As the kids started to come back down the mountain, Rob waited anxiously for me to return. He had hidden the balloon in his backpack so not to detract from my accomplishment. I did make it to the top of the mountain! I had my picture taken wearing Kaitlin’s T-shirt and hat — just as she had done. Upon my return I was embraced by my very emotional husband. All the while I thought, “I am the one who just climbed the mountain — why are you crying?!” As we rode the bus back to camp, he opened the backpack to get me a sandwich. Seeing the purple helium balloon inside, I asked the obvious question. He told me the whole story when we were alone later that night.

Saturday was the last day of camp. While several of the adults shopped in the camp store, our area director, Brian Summerall, visited with Rob as they rocked in the rocking chairs out on the porch.
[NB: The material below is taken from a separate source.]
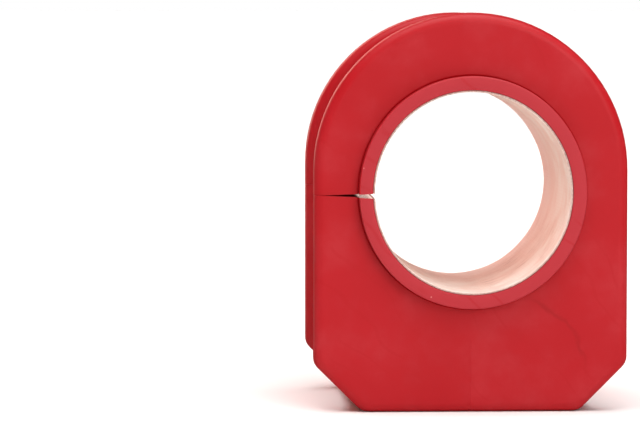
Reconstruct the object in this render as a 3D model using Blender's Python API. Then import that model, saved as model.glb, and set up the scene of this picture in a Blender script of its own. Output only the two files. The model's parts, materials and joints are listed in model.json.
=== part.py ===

When we were through shopping, the group of us went to the soda shop to get a drink. Our area director and my husband slid into a booth while we went to get drinks. As we returned to the booth my husband was excitedly rocking back and forth grinning. Before we even sat down he said, “I have something exciting to tell all of you! I committed my life to Christ!”

Catherine Jennison said it was just as Kaitlin had done. She and her friends were sitting in a circle on the floor during cabin time. Kaitlin sat cross-legged hugging her pillow, rocking back and forth grinning, and said the exact same phrase: “I committed my life to Christ.” What had Brian said in 45 minutes that my husband had not heard in his 55 years?!

That night at the Say-So, the microphone had gone through half the room when it reached the back row where the adults sat. Rob took the microphone and through his tears he publicly professed his faith commitment. The room erupted! Everyone stood, turned around and applauded. There was a standing ovation for several minutes.

I wondered then, as I do even now, was the Happy Birthday balloon a reminder to us of Kaitlin’s birthday or was it Kaitlin’s way of telling her daddy, “Welcome to the birth of your new life with Christ.”